Im abschließenden achten Kapitel fasst der Autor seine wesentlichen Ergebnisse zusammen. Mit dem Niedergang des Wohlfahrtsstaates und den daraus resultierenden Unsicherheiten, mit einer zunehmenden Betonung von Sicherheitserwägungen statt von bürgerlichen Freiheitsrechten bei der Kriminalitätsbekämpfung liefen die Gesellschaften der USA und Großbritanniens zu Beginn des neuen Jahrtausends Gefahr, Disziplinargesellschaften großen Ausmaßes zu werden. In jenen würden die untersten Schichten nur noch kontrolliert und segregiert werden, um der ,,Wohlstandsgesellschaft" Ruhe und Ordnung bieten zu können, so Garland. Speziell für die USA verkennt er auch keineswegs den rassistischen Unterton einer solchen Kriminalpolitik.
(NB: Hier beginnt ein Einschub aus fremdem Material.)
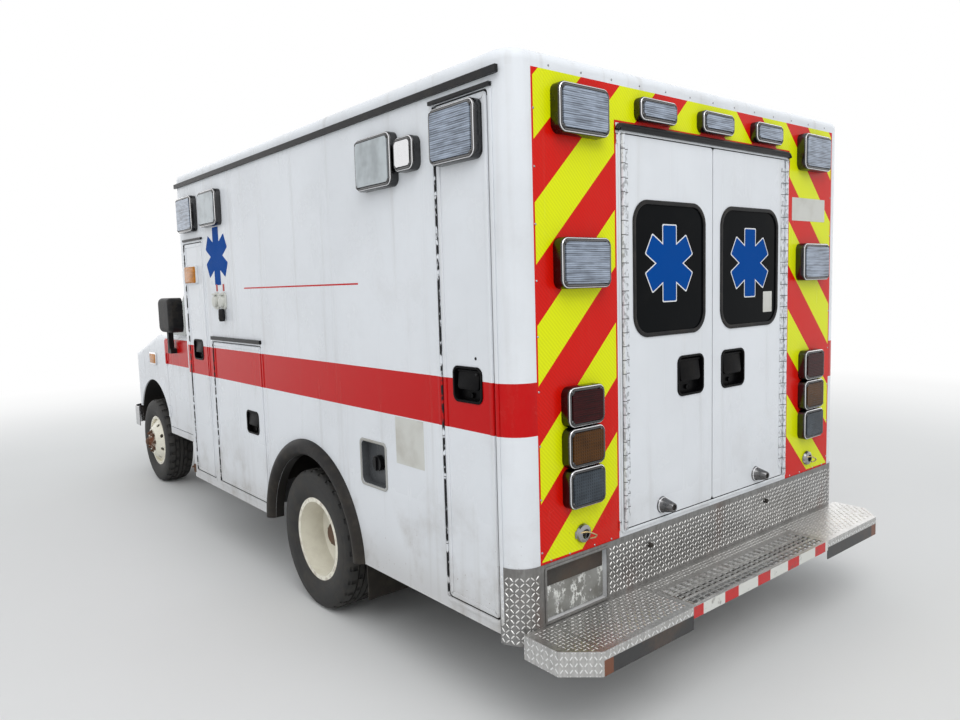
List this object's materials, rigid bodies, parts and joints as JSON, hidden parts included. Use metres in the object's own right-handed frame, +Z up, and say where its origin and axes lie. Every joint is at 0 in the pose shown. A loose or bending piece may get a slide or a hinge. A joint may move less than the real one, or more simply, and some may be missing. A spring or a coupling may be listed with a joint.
{
  "type": "box-body ambulance",
  "caption": "Ambulance with a van cab and a box patient module: hinged cab, side and rear doors, lifting hood, steered front wheels, twin rear wheels and a grip-plate rear step.",
  "frame": {"origin": "on the ground under the middle of the overall length and width", "axes": "+Z up, -Y to the nose, +X to the vehicle's left side"},
  "size_m": [2.501, 6.18, 2.505],
  "materials": {
    "black_rubber": "matte",
    "chrome": "polished",
    "clear_glass": "gloss",
    "dark_glass": "gloss",
    "dark_trim": "satin",
    "dash_plastic": "matte",
    "door_paint": "gloss",
    "engine_iron": "matte",
    "frame_steel": "matte",
    "hood_paint": "gloss",
    "interior_lining": "satin",
    "lamp": "gloss",
    "locker_sheet": "brushed",
    "seat_vinyl": "satin",
    "tail_lamp": "gloss",
    "tread_plate": "embossed",
    "tyre": "matte",
    "wheel_paint": "semi gloss",
    "white_paint": "gloss"
  },
  "bodies": {
    "chassis": {"cab_body": "white_paint", "cab_boot": "black_rubber", "cab_floor": "dash_plastic", "dashboard": "dash_plastic", "drip_rails": "dark_trim", "engine": "engine_iron", "frame_rails": "frame_steel", "front_beams": "frame_steel", "front_bumper": "chrome", "front_panels": "white_paint", "grille": "chrome", "headlamps": "lamp", "kick_panel": "tread_plate", "lockers": "locker_sheet", "module_floor": "interior_lining", "module_front_wall": "white_paint", "module_rear_frame": "white_paint", "module_roof": "white_paint", "module_side_walls": "white_paint", "patient_furniture": "interior_lining", "rear_axle": "frame_steel", "rear_step": "tread_plate", "seat_cushions": "seat_vinyl", "step_grating": "tread_plate", "tail_lamps": "tail_lamp", "tank_and_exhaust": "frame_steel", "warning_lights": "lamp", "wheel_flares": "black_rubber", "windscreen": "clear_glass"},
    "left_rear_door": {"rear_left_door": "door_paint", "rear_left_window": "dark_glass"},
    "right_rear_door": {"rear_right_door": "door_paint", "rear_right_window": "dark_glass"},
    "left_front_door": {"left_cab_door": "door_paint", "left_cab_window": "clear_glass", "left_mirror": "dark_trim"},
    "right_front_door": {"right_cab_door": "door_paint", "right_cab_window": "clear_glass", "right_mirror": "dark_trim"},
    "engine_hood": {"hood": "hood_paint"},
    "left_rear_wheel_pair": {"rear_left_tyres": "tyre", "rear_left_wheels": "wheel_paint"},
    "right_rear_wheel_pair": {"rear_right_tyres": "tyre", "rear_right_wheels": "wheel_paint"},
    "left_front_wheel": {"front_left_tyre": "tyre", "front_left_wheel": "wheel_paint"},
    "right_front_wheel": {"front_right_tyre": "tyre", "front_right_wheel": "wheel_paint"},
    "left_steering_knuckle": {"left_knuckle": "frame_steel"},
    "right_steering_knuckle": {"right_knuckle": "frame_steel"},
    "left_front_locker_door": {"left_front_locker_door": "door_paint"},
    "left_middle_locker_door": {"left_middle_locker_door": "door_paint"},
    "left_rear_locker_door": {"left_rear_locker_door": "door_paint", "left_locker_lamp": "lamp"},
    "right_front_locker_door": {"right_front_locker_door": "door_paint"},
    "side_entry_door": {"side_entry_door": "door_paint", "side_entry_window": "dark_glass"},
    "right_rear_locker_door": {"right_rear_locker_door": "door_paint", "right_locker_lamp": "lamp"}
  },
  "joints": [
    {"name": "left_front_locker_door_hinge", "type": "hinge", "parent": "chassis", "child": "left_front_locker_door", "pos_m": [1.2075, -0.55, 1.239], "axis": [0, 0, -1], "range_deg": [0, 95]},
    {"name": "left_middle_locker_door_hinge", "type": "hinge", "parent": "chassis", "child": "left_middle_locker_door", "pos_m": [1.2075, -0.109, 0.915], "axis": [0, 0, -1], "range_deg": [0, 95]},
    {"name": "left_rear_locker_door_hinge", "type": "hinge", "parent": "chassis", "child": "left_rear_locker_door", "pos_m": [1.2075, 2.388, 1.407], "axis": [0, 0, -1], "range_deg": [0, 95]},
    {"name": "right_front_locker_door_hinge", "type": "hinge", "parent": "chassis", "child": "right_front_locker_door", "pos_m": [-1.2075, -0.55, 1.239], "axis": [0, 0, 1], "range_deg": [0, 95]},
    {"name": "side_entry_door_hinge", "type": "hinge", "parent": "chassis", "child": "side_entry_door", "pos_m": [-1.2075, -0.109, 1.253], "axis": [0, 0, 1], "range_deg": [0, 95]},
    {"name": "right_rear_locker_door_hinge", "type": "hinge", "parent": "chassis", "child": "right_rear_locker_door", "pos_m": [-1.2075, 2.388, 1.407], "axis": [0, 0, 1], "range_deg": [0, 95]},
    {"name": "left_rear_door_hinge", "type": "hinge", "parent": "chassis", "child": "left_rear_door", "pos_m": [0.62, 2.82, 1.472], "axis": [0, 0, -1], "range_deg": [0, 155]},
    {"name": "left_front_door_hinge", "type": "hinge", "parent": "chassis", "child": "left_front_door", "pos_m": [0.977, -1.878, 0.9], "axis": [0, 0, -1], "range_deg": [0, 65]},
    {"name": "left_steering", "type": "hinge", "parent": "chassis", "child": "left_steering_knuckle", "pos_m": [0.8, -2.323, 0.372], "axis": [0, 0, 1], "range_deg": [-30, 30]},
    {"name": "left_front_wheel_spin", "type": "hinge", "parent": "left_steering_knuckle", "child": "left_front_wheel", "pos_m": [0.88, -2.323, 0.372], "axis": [1, 0, 0], "continuous": true},
    {"name": "left_rear_wheel_spin", "type": "hinge", "parent": "chassis", "child": "left_rear_wheel_pair", "pos_m": [0.9445, 1.182, 0.372], "axis": [1, 0, 0], "continuous": true},
    {"name": "right_rear_door_hinge", "type": "hinge", "parent": "chassis", "child": "right_rear_door", "pos_m": [-0.62, 2.82, 1.472], "axis": [0, 0, 1], "range_deg": [0, 155]},
    {"name": "right_front_door_hinge", "type": "hinge", "parent": "chassis", "child": "right_front_door", "pos_m": [-0.977, -1.878, 0.9], "axis": [0, 0, 1], "range_deg": [0, 65]},
    {"name": "right_steering", "type": "hinge", "parent": "chassis", "child": "right_steering_knuckle", "pos_m": [-0.8, -2.323, 0.372], "axis": [0, 0, 1], "range_deg": [-30, 30]},
    {"name": "right_front_wheel_spin", "type": "hinge", "parent": "right_steering_knuckle", "child": "right_front_wheel", "pos_m": [-0.88, -2.323, 0.372], "axis": [1, 0, 0], "continuous": true},
    {"name": "right_rear_wheel_spin", "type": "hinge", "parent": "chassis", "child": "right_rear_wheel_pair", "pos_m": [-0.9445, 1.182, 0.372], "axis": [1, 0, 0], "continuous": true},
    {"name": "engine_hood_hinge", "type": "hinge", "parent": "chassis", "child": "engine_hood", "pos_m": [0, -2.2, 1.352], "axis": [-1, 0, 0], "range_deg": [0, 55]}
  ],
  "couplings": [
    {"joint": "right_steering", "follows": "left_steering", "ratio": 1}
  ]
}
Cui bono? wird man sich vielleicht in Deutschland fragen, ist doch die politisch-soziale wie kulturelle Gemengelage hierzulande immer noch eine etwas andere als die beschriebene. Der große Wert und Nutzen von Garlands Studie liegt nicht nur in der ebenso interessant wie faktenreich geschilderten Entwicklung einer ,,Kultur der Kontrolle" in den USA und Großbritannien, sondern sie kann in Deutschland gewissermaßen als Warnung gelesen werden. Bekanntlich nehmen nicht wenige Entwicklungen den Weg von den USA über Großbritannien auf das europäische Festland. So sind insbesondere seit dem 11. September 2001 doch einige Überlegungen, die Garland beschreibt, zweifellos schon hier angekommen. Die Beschränkung der Bürgerrechte für mehr Schutz und Sicherheit, die (mediale) Fokussierung auf die Opfer von Straftaten, die zunehmende Abwendung vom Gefängnis als Resozialisierungsinstanz, lauter werdende Forderungen nach härteren Strafen sowie nicht zuletzt der Rückbau des Wohlfahrtsstaates lassen befürchten, dass ähnliche wie die beschriebenen Tendenzen sich auch in Deutschland Bahn brechen könnten. Nicht nur vor diesem Hintergrund ist das Buch von David Garland in der übersetzerisch überaus gelungenen deutschen Fassung ein Gewinn für jeden interessierten Leser.